On its website, Oracle has a detailed procedure outlined for those who are looking for a refuge after Red Hat pulled the pin on CentOS this week, along with scripts ready to go for converting systems.
And it offers plenty of good reasons to convince business types to make the switch. That brand of people don't want to screw around, fiddling with code every day when something breaks. They want to set and then forget.
That things have come to this stage reflects the intense pre-occupation that Red Hat has with money – and this means it is no different from Oracle.
|
The biggest independent open source firm now is SUSE, the German firm that was the first to put out a proper distribution back in the early 1990s, well before Red Hat even appeared on the scene.
Being an American company, it is not surprising that Red Hat has grown obsessed with money to the exclusion of everything else. IBM, a company on the skids, bought Red Hat in order to try and bolster its rapidly emptying pockets. It is not the first big company to do so.
Novell tried it back in 2003, by buying SUSE. That experiment failed miserably. But the fact that people in the software business see dollars and nothing else when they look at Linux is responsible for many failed experiments.
Gutting CentOS will mean that Red Hat will have to devote less developer time to it; what time is put in for the new so-called CentOS Stream will be essentially QA time for RHEL.
And what of Fedora? I don't want to sound like a prophet of doom but the days of the so-called community distribution are numbered. Why would Red Hat expend energy and developer time on Fedora when it can ask users of this distro to switch to the CentOS Stream instead?
All the Fedora user complaints, fixes and mailing list posts would serve as excellent free labour for the CentOS Stream. And that is essentially the point. In true gig economy fashion, Red Hat will be getting developer hours free.

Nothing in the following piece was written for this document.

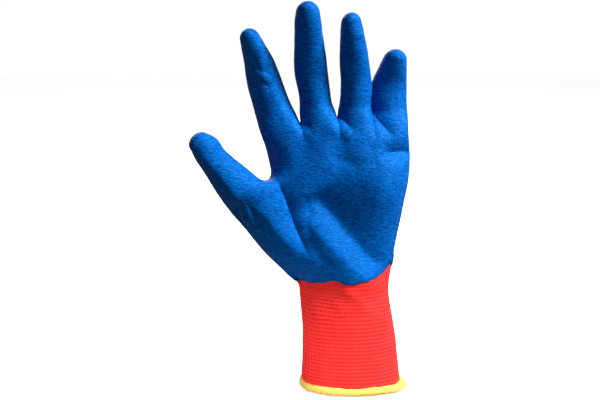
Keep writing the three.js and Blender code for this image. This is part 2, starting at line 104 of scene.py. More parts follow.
THUMB = {"tip": 5.8, "sections": [
    (-67.8, -15.0, 128.2, 13.6, 12.4), (-77.4, -18.5, 140.3, 11.2, 10.8), (-85.6, -21.5, 150.6, 9.2, 9.4),
    (-88.8, -22.9, 156.2, 9.1, 8.6), (-92.7, -24.2, 159.9, 7.0, 7.0)]}
THUMB_ROOT_RINGS = 3
THUMB_COLUMNS = (-3, 3)
THUMB_ROWS = (1, 7)

# Where the latex ends below the palm (x, z), from the thumb side to the little finger. It turns
# from there to its height on the back over part of the way round the side.
DIP_LINE = [(-38, 68.0), (-23, 69.8), (-11.5, 73.6), (-3.6, 70.6), (7, 72.4), (18.5, 77), (25.5, 85.5)]
DIP_BACK_Z = 76
DIP_TURN_START = 0.2
DIP_TURN_OVER = 0.5
DIP_ROWS = 3
DIP_ROW_FOLLOW = 0.8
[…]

GNU/Linux was once an operating system around which there was some idealism. Now, Red Hat has ensured that the only thing one sees when looking at a penguin is the greenback. Or the British pound. Or the Australian dollar. Or the Philippine peso. Or the UAE dirham. Or maybe the South African rand. And don't forget the euro.
How the company will try to spin this disaster in forthcoming days remains to be seen. But as for CentOS users, they will probably wait for Rocky Linux — the new distro announced by CentOS founder Gregory M. Kurtzer — and hope and pray that it all works out.
Else, there's always Oracle Linux...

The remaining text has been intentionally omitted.